■ PROBLEM TO SOLVE: Would you return the complete listing below word for word?

* START *

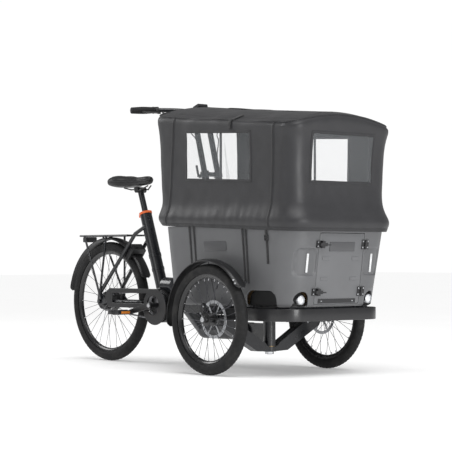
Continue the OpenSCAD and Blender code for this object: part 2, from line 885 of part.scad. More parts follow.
module side_arch(grow) {
    r = 44;
    translate([arch_x, 0, 0]) side_plate(box_floor_w / 2 - 34, box_floor_w / 2 + 80) {
        translate([-arch_half - grow, box_z - 20]) square([2 * (arch_half + grow), arch_top - box_z + 20 - r]);
        translate([r - arch_half - grow, box_z - 20])
            square([2 * (arch_half + grow - r), arch_top - box_z + 20 + grow]);
        for (s = [-1, 1]) translate([s * (arch_half + grow - r), arch_top - r + grow]) circle(r);
    }
}

module reflector_pocket() {
    translate([box_face_x(528) - 5, 212, 528]) rotate([90, 0, 90]) linear_extrude(60)
        round_rect(118, 124, 26);
}

module box_shell() {
    color("#77787b") difference() {
        box_body();
        door_prism(door_gap);
        both_sides() {
            lamp_arch(0, 40);
            intersection() {
                side_arch(0);
                block([arch_x - 200, box_floor_w / 2 - 30, 0], [arch_x + 105, 500, 600]);
            }
        }
    }
}

// Black liners behind the lamps and in the side arches
module recess_panels() {
    t = 4;
    color("#0d0d0e") both_sides() {
        translate([box_face_x(lamp_z) - 32, lamp_y, 0]) rotate([90, 0, 90]) linear_extrude(t) {
            difference() {
                translate([0, lamp_z]) circle(lamp_half - slip);
                translate([-lamp_half, 0]) square([2 * lamp_half, box_z + box_wall + slip]);
            }
            translate([slip - lamp_half, box_z + box_wall + slip])
                square([2 * (lamp_half - slip), lamp_z - box_z - box_wall - slip]);
        }
        intersection() {
            side_arch(-slip);
            block([arch_x - 200, box_floor_w / 2 - 24, box_z + box_wall + slip],
                  [arch_x + 100, box_floor_w / 2 - 20, 600]);
        }
    }
}

// Round head lamps in front of their liners, and the upright white reflectors
module lamps() {
    color("#e8e8ea") both_sides() {
        translate([box_face_x(lamp_z) - 28 + slip, lamp_y, lamp_z]) rotate([0, 90, 0])
            cylinder(h = 22, d = 44);
        on_front(525, 205) translate([slip, -6, -44]) cube([3, 12, 88]);
    }
}

module front_door() {
    color("#85868a") intersection() {
        box_body();
        door_prism(0);
    }
}

// Hinge line: along the front face, just outside it
hinge_off = 6;
hinge_zs = [392, 610];
knuckle = 44;
module hinge_frame(z) {
    on_front(z, hinge_y) translate([hinge_off, 0, 0]) children();
}

// Hinge leaves and pins and the latch keepers, on the box side
module door_frame_fittings() {
    color("#1c1c1e") for (z = hinge_zs) {
        hinge_frame(z) {
            translate([-hinge_off + slip, 5, -knuckle / 2]) cube([3, 17, knuckle]);
            for (s = [-1, 1]) translate([0, 0, s * 15]) difference() {
                union() {
                    cylinder(h = 14, d = 10, center = true);
                    translate([-hinge_off + slip, 0, -7]) cube([3, 8, 14]);
                }
            }
            cylinder(h = knuckle - 1, d = 4, center = true);
        }
        on_front(z, -hinge_y) translate([slip, -14, -16]) cube([6, 14 - slip, 32]);
    }
}

// Hinge knuckles and latch bases, on the door
module door_fittings() {
    color("#1c1c1e") for (z = hinge_zs) {
        hinge_frame(z) difference() {
            union() {
                cylinder(h = 15, d = 10, center = true);
                translate([-hinge_off + slip, -22, -7.5]) cube([3, 22, 15]);
                translate([-hinge_off + slip, -22, -knuckle / 2]) cube([3, 12, knuckle]);
            }
            cylinder(h = 20, d = 4 + 2 * run_gap, center = true);
        }
        latch_frame(z) difference() {
            translate([slip - latch_off, -3, -16]) cube([latch_off + 4, 18, 32]);
            translate([1 - latch_off, -20, -8 - slip]) cube([30, 50, 16 + 2 * slip]);
            cylinder(h = 40, d = latch_pin_d + 2 * run_gap, center = true);
        }
    }
    color("#5a5b5e") on_front(602) translate([slip, -78, -24]) cube([2, 160, 42]);
    color("#7c7d80") on_front(door_low + 12) translate([slip, -120, -8]) cube([2, 240, 20]);
}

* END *

■ ANSWER:
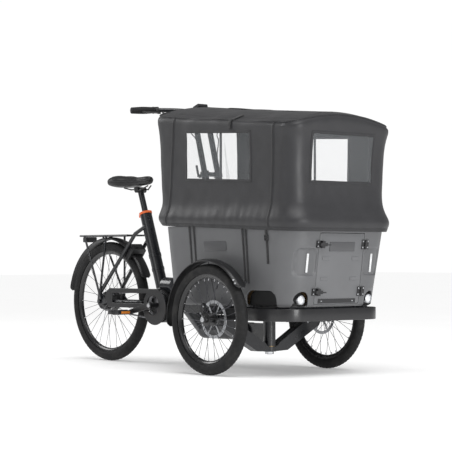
Continue the OpenSCAD and Blender code for this object: part 2, from line 885 of part.scad. More parts follow.
module side_arch(grow) {
    r = 44;
    translate([arch_x, 0, 0]) side_plate(box_floor_w / 2 - 34, box_floor_w / 2 + 80) {
        translate([-arch_half - grow, box_z - 20]) square([2 * (arch_half + grow), arch_top - box_z + 20 - r]);
        translate([r - arch_half - grow, box_z - 20])
            square([2 * (arch_half + grow - r), arch_top - box_z + 20 + grow]);
        for (s = [-1, 1]) translate([s * (arch_half + grow - r), arch_top - r + grow]) circle(r);
    }
}

module reflector_pocket() {
    translate([box_face_x(528) - 5, 212, 528]) rotate([90, 0, 90]) linear_extrude(60)
        round_rect(118, 124, 26);
}

module box_shell() {
    color("#77787b") difference() {
        box_body();
        door_prism(door_gap);
        both_sides() {
            lamp_arch(0, 40);
            intersection() {
                side_arch(0);
                block([arch_x - 200, box_floor_w / 2 - 30, 0], [arch_x + 105, 500, 600]);
            }
        }
    }
}

// Black liners behind the lamps and in the side arches
module recess_panels() {
    t = 4;
    color("#0d0d0e") both_sides() {
        translate([box_face_x(lamp_z) - 32, lamp_y, 0]) rotate([90, 0, 90]) linear_extrude(t) {
            difference() {
                translate([0, lamp_z]) circle(lamp_half - slip);
                translate([-lamp_half, 0]) square([2 * lamp_half, box_z + box_wall + slip]);
            }
            translate([slip - lamp_half, box_z + box_wall + slip])
                square([2 * (lamp_half - slip), lamp_z - box_z - box_wall - slip]);
        }
        intersection() {
            side_arch(-slip);
            block([arch_x - 200, box_floor_w / 2 - 24, box_z + box_wall + slip],
                  [arch_x + 100, box_floor_w / 2 - 20, 600]);
        }
    }
}

// Round head lamps in front of their liners, and the upright white reflectors
module lamps() {
    color("#e8e8ea") both_sides() {
        translate([box_face_x(lamp_z) - 28 + slip, lamp_y, lamp_z]) rotate([0, 90, 0])
            cylinder(h = 22, d = 44);
        on_front(525, 205) translate([slip, -6, -44]) cube([3, 12, 88]);
    }
}

module front_door() {
    color("#85868a") intersection() {
        box_body();
        door_prism(0);
    }
}

// Hinge line: along the front face, just outside it
hinge_off = 6;
hinge_zs = [392, 610];
knuckle = 44;
module hinge_frame(z) {
    on_front(z, hinge_y) translate([hinge_off, 0, 0]) children();
}

// Hinge leaves and pins and the latch keepers, on the box side
module door_frame_fittings() {
    color("#1c1c1e") for (z = hinge_zs) {
        hinge_frame(z) {
            translate([-hinge_off + slip, 5, -knuckle / 2]) cube([3, 17, knuckle]);
            for (s = [-1, 1]) translate([0, 0, s * 15]) difference() {
                union() {
                    cylinder(h = 14, d = 10, center = true);
                    translate([-hinge_off + slip, 0, -7]) cube([3, 8, 14]);
                }
            }
            cylinder(h = knuckle - 1, d = 4, center = true);
        }
        on_front(z, -hinge_y) translate([slip, -14, -16]) cube([6, 14 - slip, 32]);
    }
}

// Hinge knuckles and latch bases, on the door
module door_fittings() {
    color("#1c1c1e") for (z = hinge_zs) {
        hinge_frame(z) difference() {
            union() {
                cylinder(h = 15, d = 10, center = true);
                translate([-hinge_off + slip, -22, -7.5]) cube([3, 22, 15]);
                translate([-hinge_off + slip, -22, -knuckle / 2]) cube([3, 12, knuckle]);
            }
            cylinder(h = 20, d = 4 + 2 * run_gap, center = true);
        }
        latch_frame(z) difference() {
            translate([slip - latch_off, -3, -16]) cube([latch_off + 4, 18, 32]);
            translate([1 - latch_off, -20, -8 - slip]) cube([30, 50, 16 + 2 * slip]);
            cylinder(h = 40, d = latch_pin_d + 2 * run_gap, center = true);
        }
    }
    color("#5a5b5e") on_front(602) translate([slip, -78, -24]) cube([2, 160, 42]);
    color("#7c7d80") on_front(door_low + 12) translate([slip, -120, -8]) cube([2, 240, 20]);
}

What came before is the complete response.